Debunking the latest global warming hysterics
posted at 4:41 pm on July 18, 2012 by Dustin Siggins
In last couple of months, two studies have been released showing climate change is expected to have a devastating impact on the East Coast and West Coast of the United States. As reported by Just Facts President Jim Agresti:
One study…was published in the journal Nature Climate Change and shows a “recent acceleration” of sea-level rise on the East Coast from North Carolina to Massachusetts. According to the Associated Press, “By 2100, scientists and computer models estimate that sea levels globally could rise as much as 3.3 feet,” and this study predicts that the East Coast could see “8 to 11 inches more” than this, hence “putting one of the world’s most costly coasts in danger of flooding….”
In reading Agresti’s take on the studies, as well as the reporting done on them, however, it is clear that the studies aren’t as devastating as the left would have us believe. For example, Agresti notes that Reuters went quite far in its reporting:
Reuters took the hyperbole a leap further by claiming that the East Coast study shows “sea levels from Cape Hatteras to Cape Cod are rising at a faster pace than anywhere on Earth.” This assertion appears to be completely fabricated. The study compares global average sea-level accelerations to those on the coastlines of the continental U.S. and southernmost portion of Canada. It says nothing about any other specific locations, and an email to one of the study’s authors confirms that the study “does not make comparisons ‘to anywhere on earth’.”
Agresti also finds some pretty significant potential for conflicts of interest – conflicts that could have a substantial impact on the economy of the United States:
Finally, a lesson in double standards. The East Coast study concludes with a statement that the “authors declare no competing financial interests.” The journal that published this study defines such interests as “those of a financial nature that” could potentially influence “the objectivity, integrity or perceived value of a publication.” Yet, the authors of East Coast study are employed by the U.S. Geological Survey, which is a federal agency funded by tax dollars. This could certainly be described as a competing financial interest given that federal government stands to reap trillions of dollars through global warming legislation.
Tellingly, Obama administration Treasury Department documents obtained under the Freedom of Information Act describe “emissions allowances under a cap and trade system” as “valuable assets” that are “analogous to revenue under an equivalent tax policy.” These documents specify that such legislation “could generate federal receipts” ranging from $100 to $300 billion every year.

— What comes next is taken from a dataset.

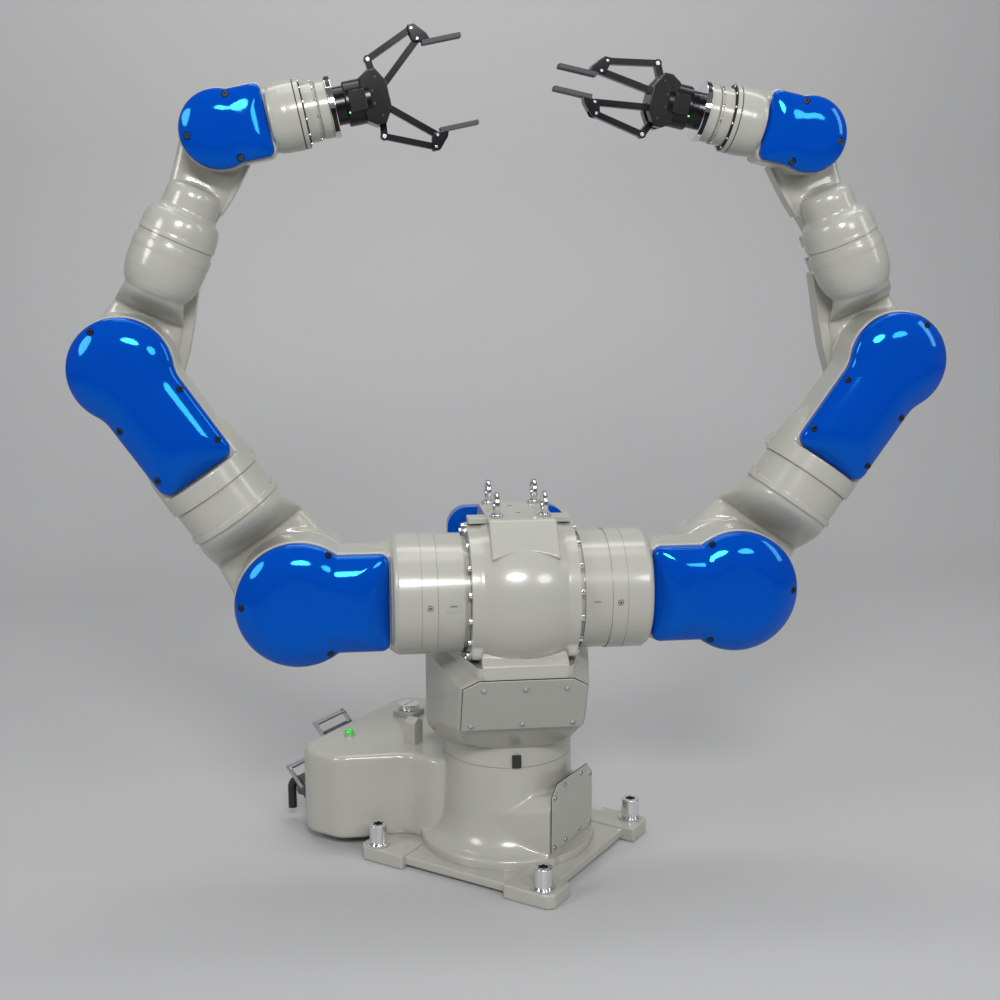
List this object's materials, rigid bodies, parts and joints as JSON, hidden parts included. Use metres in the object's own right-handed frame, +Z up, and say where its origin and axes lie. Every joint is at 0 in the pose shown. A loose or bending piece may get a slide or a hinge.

Agresti does not go so far as to say the studies are completely invalid, however. He merely ascertains the truth in the studies. This includes closely examining the studies to show how even one of the study’s government-funded press releases is misleading:
The official press release for the East Coast study states that “rates of sea level rise are increasing three-to-four times faster along portions of the U.S. Atlantic Coast than globally.” This language is easily misconstrued, and this is exactly what has occurred in many news reports. In the context of this study, the word “faster” refers to sea-level acceleration, not to sea-level rise. Yet, Reuters, for example, reported that “sea levels in this corridor were rising between three and four times faster than the global average.” This is simply not true…In fact, global sea-level accelerations are so close to zero that they can be positive, zero, or negative depending upon the timeframe that scientists analyze.
Climate change may indeed be happening, but these studies and the corresponding reporting really don’t make the case for it or how much humans impact it. Instead, they show that Earth is constantly changing in dynamic and uncertain ways. As Agresti points out:
So, will global warming flood the coasts of the United States? Despite what many media outlets and some scientists would lead us to believe, no one really knows. What we do know, however, is that a number of previous claims that global warming will cause flooding, starvation, and extreme weather have thus far proven unfounded.
Indeed. And they want us to pay how many more billions in taxes for “unfounded” claims about global warming and its relation to flooding and extreme weather?